── ROWS ──

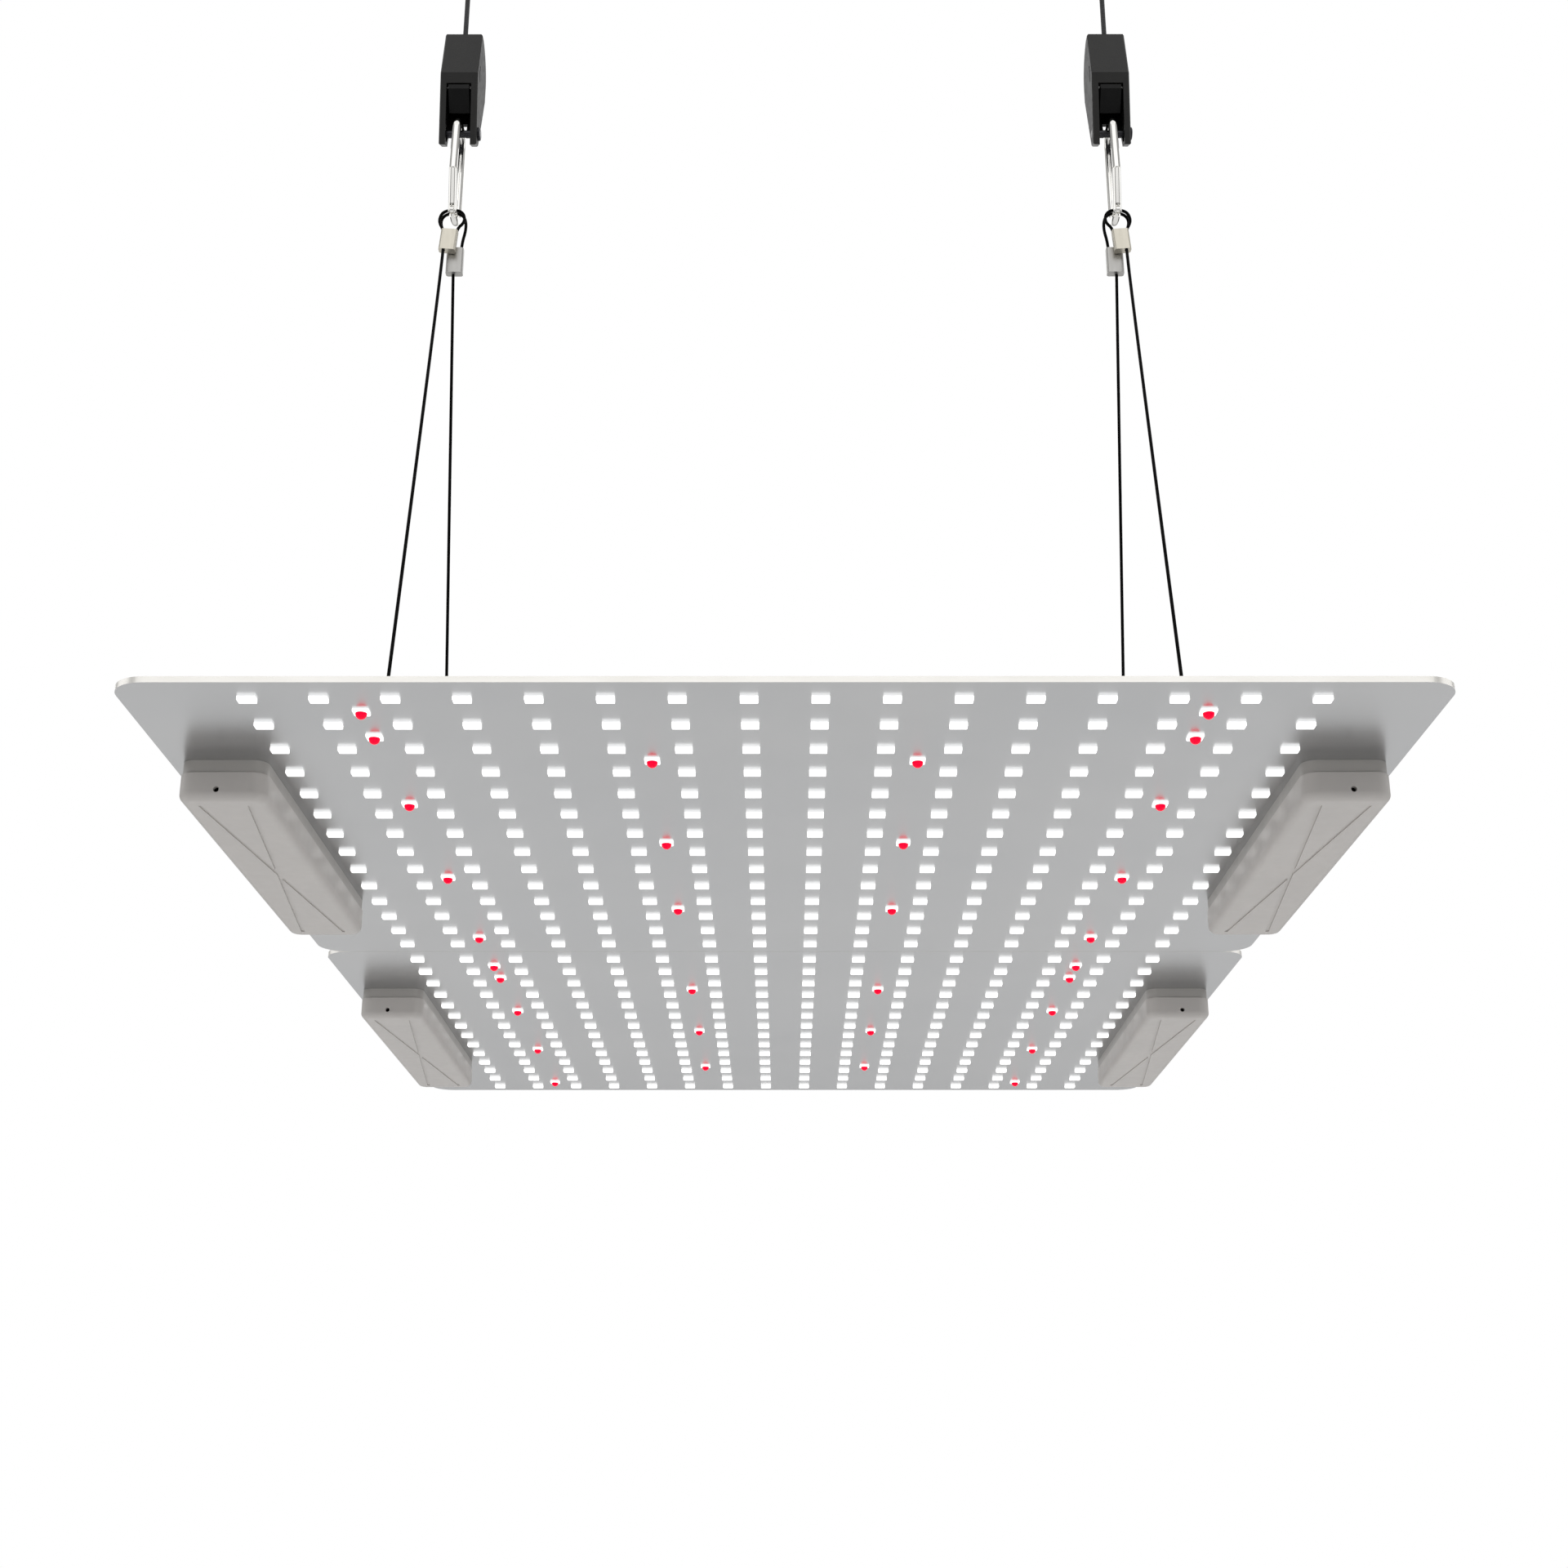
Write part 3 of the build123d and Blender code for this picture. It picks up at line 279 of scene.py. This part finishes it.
def red_lens():
    """The lit red dome of a deep red LED, with painted shade that makes its glow darker next to its base.
    """
    s = Shader("red_lens", (0.7, 0.0, 0.03), 0.1)
    height = s.node("ShaderNodeSeparateXYZ")
    s.link(s.place(), height.inputs["Vector"])
    rim_low = (BOARD_UNDERSIDE - 1.5) * MM
    rim_high = (BOARD_UNDERSIDE - 0.7) * MM
    # Painted shade: the glow is dimmed towards the base, where the rim of the dome looks darker.
    painted_rim_shade = s.spread(height.outputs["Z"], 0, 1, rim_low, rim_high)
    grain = s.spread(s.noise(1800, 2), 0, 1)
    dome = s.mix(grain, (0.97, 0.0, 0.016), (0.99, 0.0, 0.022))
    s.link(s.mix(painted_rim_shade, dome, (0.45, 0.0, 0.015)), s.bsdf.inputs["Emission Color"])
    s.set(**{"Emission Strength": 1.0, "Specular IOR Level": 0.1})
    s.material.cycles.emission_sampling = "NONE"
    return s.material


def cover_plastic(name, first, second):
    """Fine satin moulded plastic in a warm light grey."""
    s = Shader(name, first, 0.42)
    s.vary_colour(first, second, 45)
    s.vary_roughness(0.38, 0.5, 260)
    s.bump(s.noise(2600, 2), 0.08, 0.00006)
    s.bump(s.noise(120, 2), 0.04, 0.0004)
    return s.material


def plain_plastic(name, first, second, roughness, grain, depth, specular=0.5):
    """Moulded plastic with a grain of its own."""
    s = Shader(name, first, roughness)
    s.set(**{"Specular IOR Level": specular})
    s.vary_colour(first, second, 120)
    s.vary_roughness(roughness - 0.05, roughness + 0.06, 300)
    s.bump(s.noise(grain, 3), 0.25, depth)
    return s.material


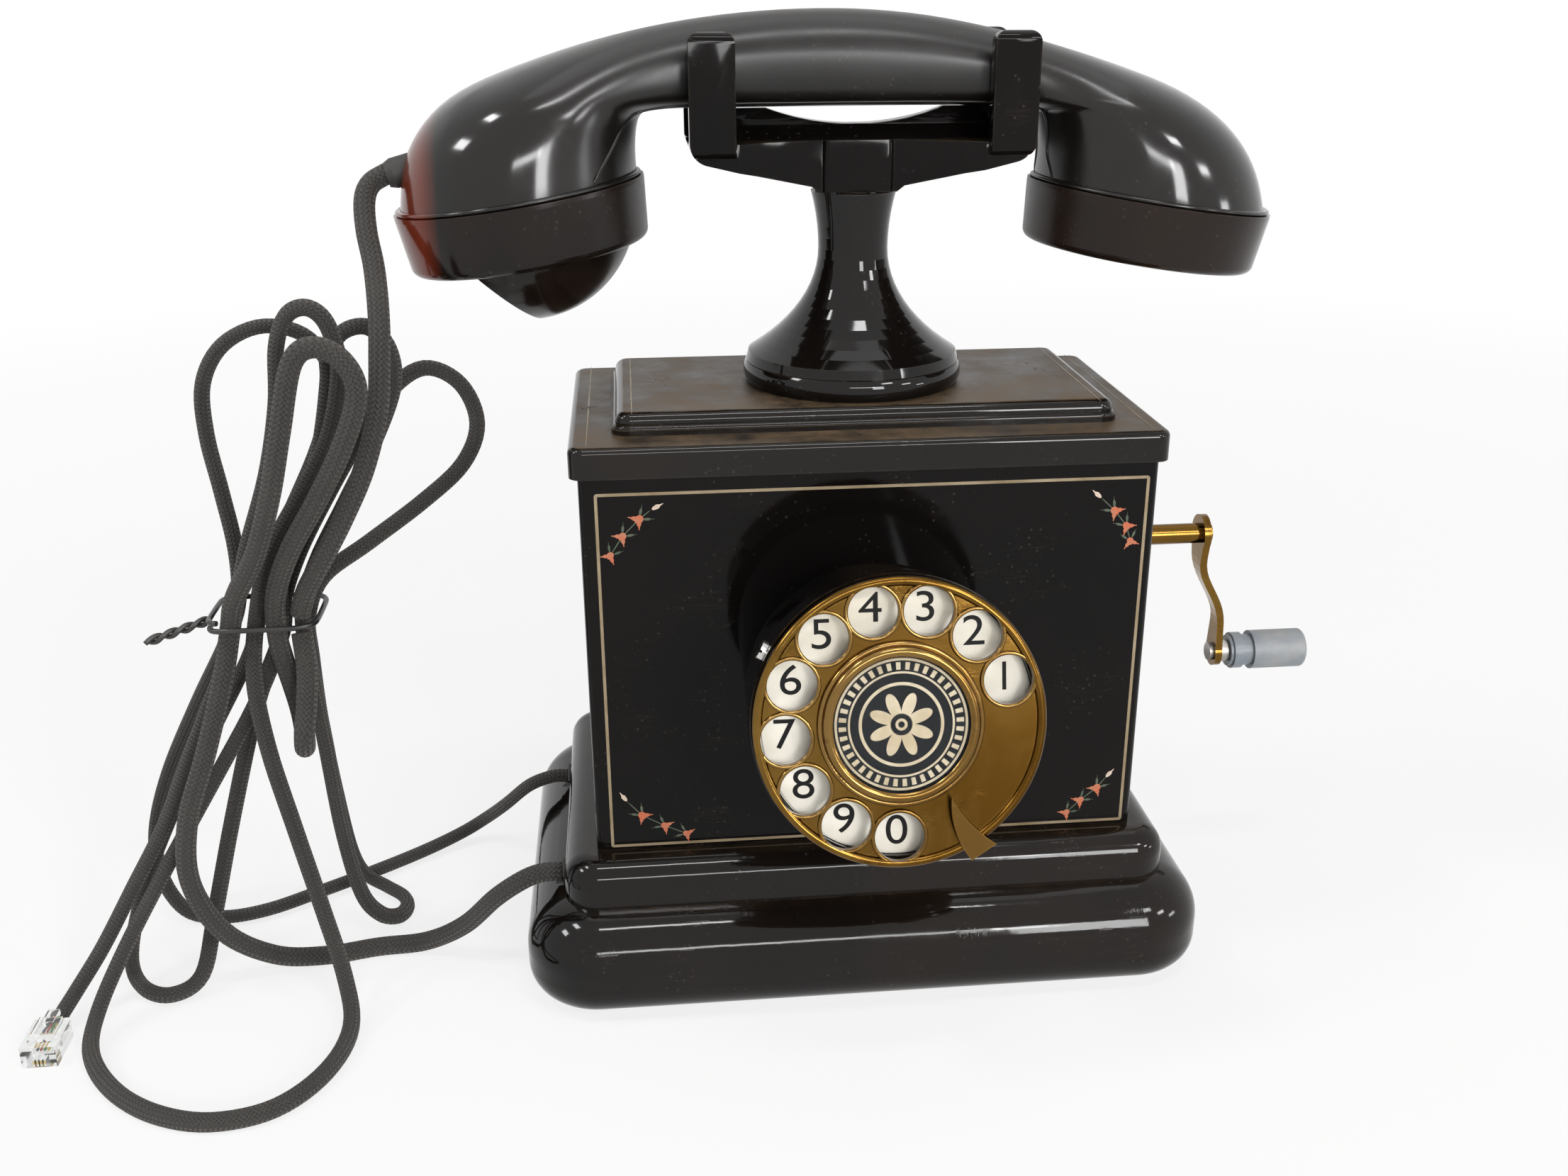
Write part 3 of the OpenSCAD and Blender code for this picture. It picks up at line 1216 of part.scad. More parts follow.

───

■ AIM
Reproduce the data shown above exactly.

■ RESPONSE
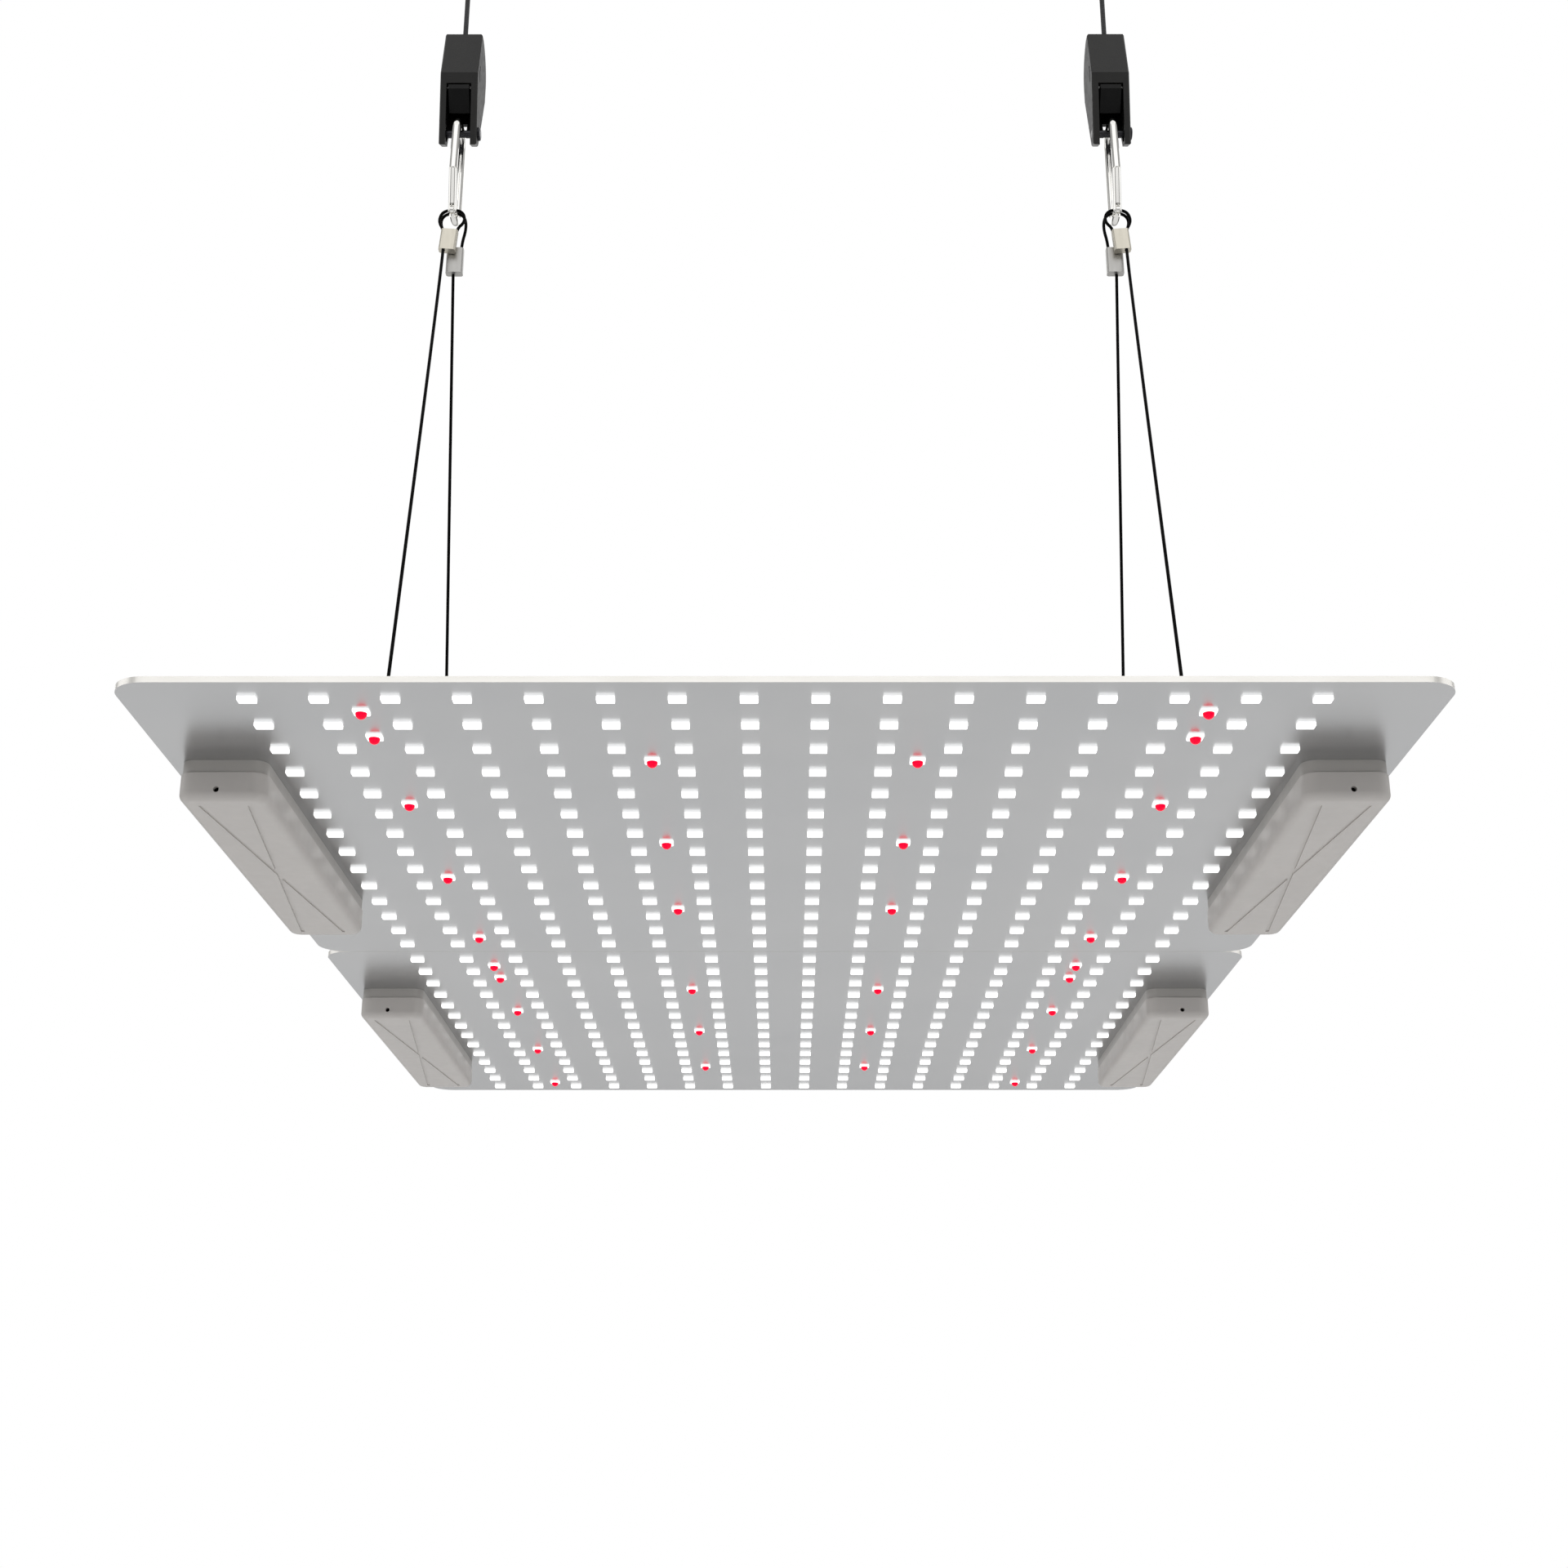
Write part 3 of the build123d and Blender code for this picture. It picks up at line 279 of scene.py. This part finishes it.
def red_lens():
    """The lit red dome of a deep red LED, with painted shade that makes its glow darker next to its base.
    """
    s = Shader("red_lens", (0.7, 0.0, 0.03), 0.1)
    height = s.node("ShaderNodeSeparateXYZ")
    s.link(s.place(), height.inputs["Vector"])
    rim_low = (BOARD_UNDERSIDE - 1.5) * MM
    rim_high = (BOARD_UNDERSIDE - 0.7) * MM
    # Painted shade: the glow is dimmed towards the base, where the rim of the dome looks darker.
    painted_rim_shade = s.spread(height.outputs["Z"], 0, 1, rim_low, rim_high)
    grain = s.spread(s.noise(1800, 2), 0, 1)
    dome = s.mix(grain, (0.97, 0.0, 0.016), (0.99, 0.0, 0.022))
    s.link(s.mix(painted_rim_shade, dome, (0.45, 0.0, 0.015)), s.bsdf.inputs["Emission Color"])
    s.set(**{"Emission Strength": 1.0, "Specular IOR Level": 0.1})
    s.material.cycles.emission_sampling = "NONE"
    return s.material


def cover_plastic(name, first, second):
    """Fine satin moulded plastic in a warm light grey."""
    s = Shader(name, first, 0.42)
    s.vary_colour(first, second, 45)
    s.vary_roughness(0.38, 0.5, 260)
    s.bump(s.noise(2600, 2), 0.08, 0.00006)
    s.bump(s.noise(120, 2), 0.04, 0.0004)
    return s.material


def plain_plastic(name, first, second, roughness, grain, depth, specular=0.5):
    """Moulded plastic with a grain of its own."""
    s = Shader(name, first, roughness)
    s.set(**{"Specular IOR Level": specular})
    s.vary_colour(first, second, 120)
    s.vary_roughness(roughness - 0.05, roughness + 0.06, 300)
    s.bump(s.noise(grain, 3), 0.25, depth)
    return s.material


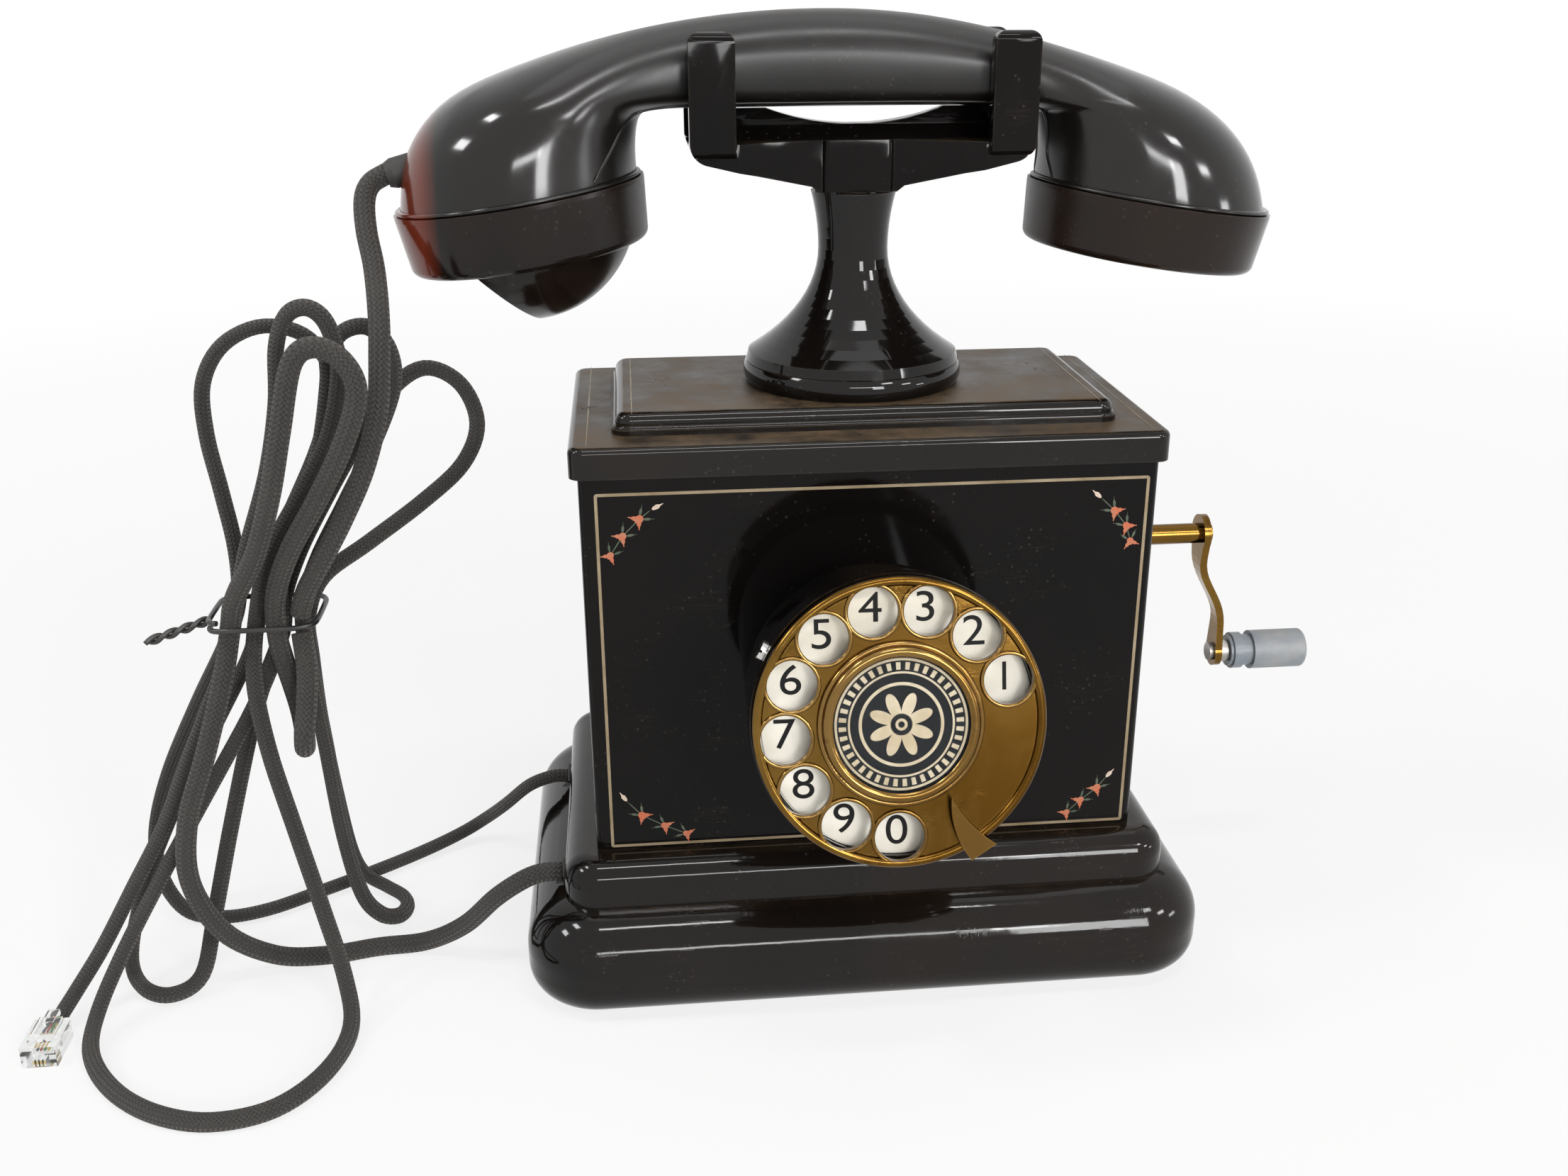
Write part 3 of the OpenSCAD and Blender code for this picture. It picks up at line 1216 of part.scad. More parts follow.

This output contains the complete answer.